→ Exercise objective: In the listing below, find the line containing "label, tie.short_route(), rope)" and the line containing "and tie-down ropes.". Repeat exactly those two lines and every line between them, nothing more.

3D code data
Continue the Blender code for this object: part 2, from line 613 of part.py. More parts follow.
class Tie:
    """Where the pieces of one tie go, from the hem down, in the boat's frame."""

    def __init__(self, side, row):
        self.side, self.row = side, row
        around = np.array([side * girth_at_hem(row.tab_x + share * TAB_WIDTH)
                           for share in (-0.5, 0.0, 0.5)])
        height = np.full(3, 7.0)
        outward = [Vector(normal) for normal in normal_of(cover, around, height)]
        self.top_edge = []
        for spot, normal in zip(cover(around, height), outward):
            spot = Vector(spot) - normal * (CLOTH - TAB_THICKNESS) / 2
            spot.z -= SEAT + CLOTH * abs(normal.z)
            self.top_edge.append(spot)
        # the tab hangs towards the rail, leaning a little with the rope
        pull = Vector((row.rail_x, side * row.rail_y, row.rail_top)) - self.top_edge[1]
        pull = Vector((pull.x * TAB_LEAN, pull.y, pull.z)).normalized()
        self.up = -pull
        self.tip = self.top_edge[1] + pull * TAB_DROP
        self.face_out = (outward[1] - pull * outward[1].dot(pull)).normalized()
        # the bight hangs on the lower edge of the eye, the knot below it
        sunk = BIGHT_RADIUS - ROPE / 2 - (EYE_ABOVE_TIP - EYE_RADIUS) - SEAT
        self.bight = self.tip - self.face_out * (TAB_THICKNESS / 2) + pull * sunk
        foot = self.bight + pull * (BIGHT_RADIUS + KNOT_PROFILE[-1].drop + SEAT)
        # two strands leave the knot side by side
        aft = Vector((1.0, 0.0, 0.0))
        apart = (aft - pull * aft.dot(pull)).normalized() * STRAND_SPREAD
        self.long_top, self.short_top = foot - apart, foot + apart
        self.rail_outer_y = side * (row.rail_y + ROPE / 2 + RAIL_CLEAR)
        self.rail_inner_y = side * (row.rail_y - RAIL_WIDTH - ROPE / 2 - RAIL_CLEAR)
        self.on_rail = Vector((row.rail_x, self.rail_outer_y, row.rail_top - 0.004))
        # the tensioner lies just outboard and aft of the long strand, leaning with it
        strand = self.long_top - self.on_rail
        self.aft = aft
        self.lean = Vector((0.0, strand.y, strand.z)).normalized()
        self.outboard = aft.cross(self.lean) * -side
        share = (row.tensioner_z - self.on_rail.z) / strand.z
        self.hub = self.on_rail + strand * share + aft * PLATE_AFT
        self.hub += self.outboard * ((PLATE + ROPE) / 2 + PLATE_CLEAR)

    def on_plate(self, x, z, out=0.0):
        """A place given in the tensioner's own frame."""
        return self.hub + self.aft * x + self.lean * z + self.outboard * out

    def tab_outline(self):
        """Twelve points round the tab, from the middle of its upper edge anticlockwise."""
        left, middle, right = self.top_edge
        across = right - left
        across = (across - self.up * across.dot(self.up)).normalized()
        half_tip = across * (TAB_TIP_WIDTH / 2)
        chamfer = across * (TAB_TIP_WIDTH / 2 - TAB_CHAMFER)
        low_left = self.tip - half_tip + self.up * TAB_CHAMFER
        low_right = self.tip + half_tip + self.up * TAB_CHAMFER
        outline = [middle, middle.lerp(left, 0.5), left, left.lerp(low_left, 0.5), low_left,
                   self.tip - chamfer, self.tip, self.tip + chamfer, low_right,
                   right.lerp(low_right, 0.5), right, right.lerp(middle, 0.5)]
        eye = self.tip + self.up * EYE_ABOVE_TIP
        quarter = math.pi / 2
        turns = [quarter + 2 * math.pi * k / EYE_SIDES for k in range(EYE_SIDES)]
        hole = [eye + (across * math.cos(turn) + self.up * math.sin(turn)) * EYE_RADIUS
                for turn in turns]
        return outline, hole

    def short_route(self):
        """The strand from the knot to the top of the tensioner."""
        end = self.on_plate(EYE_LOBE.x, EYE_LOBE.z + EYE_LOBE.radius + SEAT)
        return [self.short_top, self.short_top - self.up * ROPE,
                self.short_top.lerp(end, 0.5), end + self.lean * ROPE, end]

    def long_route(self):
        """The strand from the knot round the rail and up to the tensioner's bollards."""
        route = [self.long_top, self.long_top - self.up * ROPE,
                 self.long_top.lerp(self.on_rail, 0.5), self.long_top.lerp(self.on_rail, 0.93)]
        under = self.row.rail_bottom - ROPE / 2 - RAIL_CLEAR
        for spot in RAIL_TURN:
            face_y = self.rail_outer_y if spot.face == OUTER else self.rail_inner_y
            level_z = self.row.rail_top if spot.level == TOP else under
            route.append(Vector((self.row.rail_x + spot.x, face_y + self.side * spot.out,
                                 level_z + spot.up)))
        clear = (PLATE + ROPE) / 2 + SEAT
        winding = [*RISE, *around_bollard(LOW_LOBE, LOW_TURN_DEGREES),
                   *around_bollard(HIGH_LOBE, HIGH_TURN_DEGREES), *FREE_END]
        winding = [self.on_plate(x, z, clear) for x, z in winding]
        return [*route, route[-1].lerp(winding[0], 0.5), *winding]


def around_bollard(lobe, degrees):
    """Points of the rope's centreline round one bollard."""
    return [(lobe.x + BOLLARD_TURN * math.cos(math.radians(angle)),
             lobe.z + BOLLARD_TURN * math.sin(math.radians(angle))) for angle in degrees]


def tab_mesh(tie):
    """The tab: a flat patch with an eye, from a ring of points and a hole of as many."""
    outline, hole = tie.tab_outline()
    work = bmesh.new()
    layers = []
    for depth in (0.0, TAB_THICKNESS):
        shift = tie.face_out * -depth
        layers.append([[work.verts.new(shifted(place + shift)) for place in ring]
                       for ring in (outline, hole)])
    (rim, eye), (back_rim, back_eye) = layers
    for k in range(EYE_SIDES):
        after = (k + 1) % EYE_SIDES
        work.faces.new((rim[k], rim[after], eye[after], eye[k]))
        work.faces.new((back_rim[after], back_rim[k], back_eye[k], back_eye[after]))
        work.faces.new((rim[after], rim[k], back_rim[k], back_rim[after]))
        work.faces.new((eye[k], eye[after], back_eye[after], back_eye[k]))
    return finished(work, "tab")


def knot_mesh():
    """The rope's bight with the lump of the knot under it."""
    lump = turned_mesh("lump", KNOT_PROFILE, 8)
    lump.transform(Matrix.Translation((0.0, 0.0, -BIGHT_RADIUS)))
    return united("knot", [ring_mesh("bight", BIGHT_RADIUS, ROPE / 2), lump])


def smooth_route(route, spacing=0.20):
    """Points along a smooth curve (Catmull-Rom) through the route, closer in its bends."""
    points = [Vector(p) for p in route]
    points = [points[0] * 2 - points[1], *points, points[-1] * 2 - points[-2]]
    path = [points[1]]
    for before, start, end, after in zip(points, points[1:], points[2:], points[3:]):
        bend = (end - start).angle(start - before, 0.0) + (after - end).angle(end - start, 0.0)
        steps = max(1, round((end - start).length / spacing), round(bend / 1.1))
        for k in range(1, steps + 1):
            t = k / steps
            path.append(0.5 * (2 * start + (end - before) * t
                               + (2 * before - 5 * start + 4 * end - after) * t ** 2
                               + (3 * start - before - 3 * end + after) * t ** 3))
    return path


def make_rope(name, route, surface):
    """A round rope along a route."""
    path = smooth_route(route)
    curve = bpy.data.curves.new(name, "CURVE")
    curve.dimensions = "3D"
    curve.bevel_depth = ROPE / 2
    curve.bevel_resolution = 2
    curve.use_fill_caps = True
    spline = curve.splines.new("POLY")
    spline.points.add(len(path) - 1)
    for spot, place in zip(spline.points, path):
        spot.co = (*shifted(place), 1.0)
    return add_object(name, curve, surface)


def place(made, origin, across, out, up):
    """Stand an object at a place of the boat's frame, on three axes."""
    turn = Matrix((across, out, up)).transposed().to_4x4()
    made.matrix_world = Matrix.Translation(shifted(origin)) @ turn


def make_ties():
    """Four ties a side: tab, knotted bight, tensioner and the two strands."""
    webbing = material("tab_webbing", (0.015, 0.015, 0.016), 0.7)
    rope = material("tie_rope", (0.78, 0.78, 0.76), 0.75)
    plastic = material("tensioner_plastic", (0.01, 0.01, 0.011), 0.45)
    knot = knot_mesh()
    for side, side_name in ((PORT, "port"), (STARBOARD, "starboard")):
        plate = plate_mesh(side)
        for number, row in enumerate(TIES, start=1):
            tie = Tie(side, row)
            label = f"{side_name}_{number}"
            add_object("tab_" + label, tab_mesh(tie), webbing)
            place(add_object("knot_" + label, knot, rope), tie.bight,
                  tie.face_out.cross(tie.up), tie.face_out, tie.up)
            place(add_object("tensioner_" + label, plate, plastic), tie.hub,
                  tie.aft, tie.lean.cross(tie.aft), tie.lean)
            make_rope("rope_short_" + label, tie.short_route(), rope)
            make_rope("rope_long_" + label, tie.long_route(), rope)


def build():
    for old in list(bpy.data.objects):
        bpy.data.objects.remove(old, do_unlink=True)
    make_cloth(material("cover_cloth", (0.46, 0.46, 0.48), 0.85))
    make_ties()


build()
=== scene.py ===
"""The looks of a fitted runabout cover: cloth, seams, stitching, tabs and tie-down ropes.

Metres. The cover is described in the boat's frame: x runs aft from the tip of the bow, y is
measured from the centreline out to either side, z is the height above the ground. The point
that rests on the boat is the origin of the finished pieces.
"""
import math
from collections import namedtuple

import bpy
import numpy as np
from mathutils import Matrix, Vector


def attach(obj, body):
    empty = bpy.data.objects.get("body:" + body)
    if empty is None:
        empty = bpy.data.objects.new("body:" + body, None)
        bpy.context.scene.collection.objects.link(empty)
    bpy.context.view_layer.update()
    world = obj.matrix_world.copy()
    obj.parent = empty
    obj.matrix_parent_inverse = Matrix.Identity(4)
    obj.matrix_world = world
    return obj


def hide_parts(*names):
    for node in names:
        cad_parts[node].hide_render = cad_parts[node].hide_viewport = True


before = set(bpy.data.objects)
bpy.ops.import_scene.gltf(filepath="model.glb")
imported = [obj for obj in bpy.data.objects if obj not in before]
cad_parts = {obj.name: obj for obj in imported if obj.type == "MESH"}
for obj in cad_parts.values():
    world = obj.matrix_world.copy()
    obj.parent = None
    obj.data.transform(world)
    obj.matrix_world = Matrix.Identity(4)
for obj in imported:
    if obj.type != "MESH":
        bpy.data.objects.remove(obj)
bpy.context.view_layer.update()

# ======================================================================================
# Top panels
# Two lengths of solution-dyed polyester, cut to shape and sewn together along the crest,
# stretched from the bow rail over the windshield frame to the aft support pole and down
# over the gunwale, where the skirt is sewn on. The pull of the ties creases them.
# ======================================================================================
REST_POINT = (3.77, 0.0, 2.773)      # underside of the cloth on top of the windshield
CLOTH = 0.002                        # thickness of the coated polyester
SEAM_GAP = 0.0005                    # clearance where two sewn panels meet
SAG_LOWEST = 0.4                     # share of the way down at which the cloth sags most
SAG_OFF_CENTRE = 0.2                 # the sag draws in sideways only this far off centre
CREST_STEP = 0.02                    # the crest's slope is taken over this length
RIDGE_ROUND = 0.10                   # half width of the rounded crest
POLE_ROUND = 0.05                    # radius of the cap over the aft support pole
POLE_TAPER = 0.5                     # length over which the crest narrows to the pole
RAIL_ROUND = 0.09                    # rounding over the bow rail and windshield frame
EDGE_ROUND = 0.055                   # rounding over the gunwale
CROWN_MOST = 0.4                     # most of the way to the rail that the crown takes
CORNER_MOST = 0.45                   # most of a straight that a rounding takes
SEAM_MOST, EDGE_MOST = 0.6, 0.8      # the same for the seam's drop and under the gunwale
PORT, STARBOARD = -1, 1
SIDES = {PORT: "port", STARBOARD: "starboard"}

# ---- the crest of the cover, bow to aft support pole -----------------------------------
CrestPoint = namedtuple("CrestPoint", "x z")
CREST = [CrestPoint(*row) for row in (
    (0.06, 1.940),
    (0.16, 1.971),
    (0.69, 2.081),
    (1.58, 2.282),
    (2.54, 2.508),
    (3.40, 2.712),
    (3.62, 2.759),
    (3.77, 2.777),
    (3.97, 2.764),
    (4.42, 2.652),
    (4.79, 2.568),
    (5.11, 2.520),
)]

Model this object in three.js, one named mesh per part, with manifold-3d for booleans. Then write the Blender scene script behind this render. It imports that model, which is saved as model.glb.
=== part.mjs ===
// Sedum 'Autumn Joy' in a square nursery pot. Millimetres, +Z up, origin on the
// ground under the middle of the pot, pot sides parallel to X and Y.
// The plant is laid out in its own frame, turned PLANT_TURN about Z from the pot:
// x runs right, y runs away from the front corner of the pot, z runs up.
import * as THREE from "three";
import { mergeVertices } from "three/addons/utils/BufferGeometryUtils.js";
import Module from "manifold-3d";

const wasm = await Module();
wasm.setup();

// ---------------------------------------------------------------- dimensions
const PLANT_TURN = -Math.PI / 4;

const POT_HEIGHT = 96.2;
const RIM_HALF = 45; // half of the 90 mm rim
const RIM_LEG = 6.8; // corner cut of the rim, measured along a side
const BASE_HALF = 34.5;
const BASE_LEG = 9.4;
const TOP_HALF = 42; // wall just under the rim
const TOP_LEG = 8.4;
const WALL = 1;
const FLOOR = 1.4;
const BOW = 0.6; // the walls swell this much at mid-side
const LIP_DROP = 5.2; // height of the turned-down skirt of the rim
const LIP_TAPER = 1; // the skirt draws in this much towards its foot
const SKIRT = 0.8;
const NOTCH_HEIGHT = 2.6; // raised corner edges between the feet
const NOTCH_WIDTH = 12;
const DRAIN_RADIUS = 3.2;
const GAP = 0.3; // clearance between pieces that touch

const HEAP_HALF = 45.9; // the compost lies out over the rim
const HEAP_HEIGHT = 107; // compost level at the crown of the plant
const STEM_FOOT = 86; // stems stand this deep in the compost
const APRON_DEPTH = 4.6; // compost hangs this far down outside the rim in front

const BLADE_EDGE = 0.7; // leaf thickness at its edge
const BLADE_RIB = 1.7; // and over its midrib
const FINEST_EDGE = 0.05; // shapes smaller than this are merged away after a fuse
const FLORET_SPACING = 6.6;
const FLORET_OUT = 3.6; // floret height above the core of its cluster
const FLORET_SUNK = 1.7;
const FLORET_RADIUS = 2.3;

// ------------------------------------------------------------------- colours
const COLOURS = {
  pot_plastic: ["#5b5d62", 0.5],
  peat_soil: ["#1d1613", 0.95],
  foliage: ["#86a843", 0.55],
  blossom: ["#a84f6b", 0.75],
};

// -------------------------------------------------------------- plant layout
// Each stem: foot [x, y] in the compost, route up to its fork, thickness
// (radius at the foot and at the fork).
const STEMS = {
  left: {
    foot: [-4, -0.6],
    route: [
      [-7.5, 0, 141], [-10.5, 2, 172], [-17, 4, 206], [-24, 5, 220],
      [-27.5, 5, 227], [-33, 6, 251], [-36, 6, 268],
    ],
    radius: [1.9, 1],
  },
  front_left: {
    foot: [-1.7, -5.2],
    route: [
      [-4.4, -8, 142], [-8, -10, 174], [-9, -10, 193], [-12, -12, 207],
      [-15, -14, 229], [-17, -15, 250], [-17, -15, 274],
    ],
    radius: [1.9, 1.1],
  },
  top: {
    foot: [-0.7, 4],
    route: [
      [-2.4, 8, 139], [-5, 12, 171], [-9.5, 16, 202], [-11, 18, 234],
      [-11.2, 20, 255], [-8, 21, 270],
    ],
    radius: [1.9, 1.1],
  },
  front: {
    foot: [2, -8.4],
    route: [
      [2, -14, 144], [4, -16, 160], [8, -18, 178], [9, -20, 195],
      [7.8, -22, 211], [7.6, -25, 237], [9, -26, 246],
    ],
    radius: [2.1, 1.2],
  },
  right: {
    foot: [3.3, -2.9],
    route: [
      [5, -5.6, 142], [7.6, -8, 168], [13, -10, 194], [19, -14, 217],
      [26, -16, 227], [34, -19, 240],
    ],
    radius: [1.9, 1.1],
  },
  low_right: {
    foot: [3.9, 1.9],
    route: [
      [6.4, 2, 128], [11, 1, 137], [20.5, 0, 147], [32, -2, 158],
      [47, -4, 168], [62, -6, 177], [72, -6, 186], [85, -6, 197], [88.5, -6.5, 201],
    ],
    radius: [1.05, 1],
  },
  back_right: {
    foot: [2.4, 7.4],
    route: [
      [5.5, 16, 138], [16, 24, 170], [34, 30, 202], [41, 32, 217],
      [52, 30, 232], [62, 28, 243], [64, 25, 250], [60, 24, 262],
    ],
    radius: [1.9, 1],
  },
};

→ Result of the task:
            make_rope("rope_short_" + label, tie.short_route(), rope)
            make_rope("rope_long_" + label, tie.long_route(), rope)


def build():
    for old in list(bpy.data.objects):
        bpy.data.objects.remove(old, do_unlink=True)
    make_cloth(material("cover_cloth", (0.46, 0.46, 0.48), 0.85))
    make_ties()


build()
=== scene.py ===
"""The looks of a fitted runabout cover: cloth, seams, stitching, tabs and tie-down ropes.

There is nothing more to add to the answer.